O Censo TEA 2022, divulgado recentemente pelo IBGE, apontou que cerca de 2,4 milhões de pessoas no Brasil possuem diagnóstico de Transtorno do Espectro Autista (TEA), com prevalência maior entre os homens. Esse levantamento reforça uma realidade evidente: meninas e mulheres enfrentam percursos mais longos até o diagnóstico tanto de autismo quanto de TDAH, com impactos significativos em seu bem-estar e acesso a tratamentos adequados.
Especialistas atribuem essa realidade a fatores como critérios diagnósticos baseados quase exclusivamente no universo masculino, e a habilidade das mulheres de mascarar sinais por meio da camuflagem social (“masking”). Como consequência, muitas acabam recebendo diagnósticos tardios — geralmente de depressão, ansiedade ou TDAH — sem que a condição principal seja identificada.
“As meninas aprendem a se adaptar socialmente, o que dificulta a identificação precoce dos sintomas. Isso atrasa o acesso ao diagnóstico e ao suporte que poderia evitar sofrimento emocional e prejuízos acadêmicos ou relacionais”, observa a neuropsicopedagoga Silvia Kelly Bosi, especialista em desenvolvimento infantil e autismo.
Essa situação acarreta consequências: meninas e mulheres tendem a desenvolver comorbidades como depressão, ansiedade e transtornos alimentares, resultado de décadas lidando com exigências sociais sem o diagnóstico adequado.
Outro aspecto destacado por Silvia Kelly Bosi é a forma como os sinais sutis são vistos com desconfiança ou minimizados por profissionais sem especialização em gênero e neurodesenvolvimento.“Quando sintomas leves aparecem, muitas vezes são enquadrados como frescura ou traço de personalidade, e não como indício de TEA ou TDAH. Isso reflete um viés de gênero dentro da área de saúde.”
Tais entraves reforçam a estatística masculina dominante nos dados oficiais, mas escondem a realidade de inúmeras meninas e mulheres vivendo em silêncio, sem apoio adequado.
Importância do diagnóstico precoce e especializado
Triagem sensível ao gênero: uso de entrevistas aprofundadas com psicólogos, neuropsicólogos, psiquiatras e neurologistas, que considerem o histórico de camuflagem e a evolução da infância à vida adulta.
Formação de profissionais: capacitar equipes de saúde e educação para reconhecer sinais de TEA e TDAH em meninas, sobretudo os não evidentes no padrão masculino.
Apoio psicossocial contínuo: garantir acesso a terapias específicas (como ABA, psicoterapia, fonoaudiologia) e suporte nas escolas para promover bem-estar emocional e inclusão.
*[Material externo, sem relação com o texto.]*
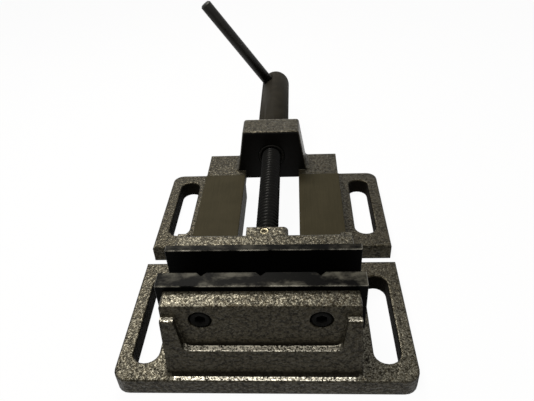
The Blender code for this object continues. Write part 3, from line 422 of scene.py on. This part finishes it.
def shaded_coves(finish):
    """Painted shade in the two coves of the fixed jaw's front, above the ledges."""
    foot = finish.between(finish.x, *FOOT_COVE_SIDES) \
        * finish.between(finish.y, *FOOT_COVE_REACH) \
        * finish.fade(finish.z, *FOOT_COVE_FADE) * (finish.z > FOOT_COVE_BOTTOM)
    recess = finish.between(finish.x, *RECESS_COVE_SIDES) \
        * finish.between(finish.y, *RECESS_COVE_REACH) \
        * finish.fade(finish.z, *RECESS_COVE_FADE) * (finish.z > RECESS_COVE_BOTTOM)
    return (foot + recess) * COVE_SHADE_LEVEL


def front_ledge_glints(finish):
    """Level ledges low on the fixed jaw's front, where painted highlights sit."""
    strip = finish.between(finish.x, *STRIP_SIDES) * (finish.y < STRIP_AHEAD_OF) \
        * (finish.z > STRIP_BOTTOM)
    lowest, highest = LEDGE_HEIGHTS
    return finish.fade(finish.facing_z, 0.4, 0.8) * (finish.y < LEDGES_AHEAD_OF) \
        * (finish.z < highest) * ((finish.z > lowest) + strip)


def lug_ridge_glint(finish):
    """The lug's upper rear edge, where painted highlights sit too."""
    return (finish.z > LUG_RIDGE_BOTTOM) * (finish.y > LUG_RIDGE_START) \
        * finish.fade(finish.facing_z, 0.2, 0.5)


def milled(finish):
    """Colour and relief of a milled face, its fine marks running along Y."""
    marks = finish.noise(finish.stretched(finish.place, MILLED_STRETCH), 3.0, 4.0, 0.65)
    cloud = finish.noise(finish.place, 0.06, 3.0)
    colour = finish.colours(finish.fade(marks * 0.6 + cloud * 0.4, 0.35, 0.65),
                            MILLED_IRON, MILLED_STREAK)
    return colour, marks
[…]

O enfrentamento do subdiagnóstico é urgente, como destaca a neuropsicopedagoga. “Cada ano sem diagnóstico é um ano sem compreensão, autorregulação e possibilidades de acolhimento desde cedo. A adoção de políticas públicas e protocolos clínicos que reconheçam as particularidades de gênero no neurodesenvolvimento pode mudar essa realidade — não apenas em números, mas na qualidade de vida de meninas e mulheres que vivem com autismo e TDAH no Brasil”, finaliza Silvia.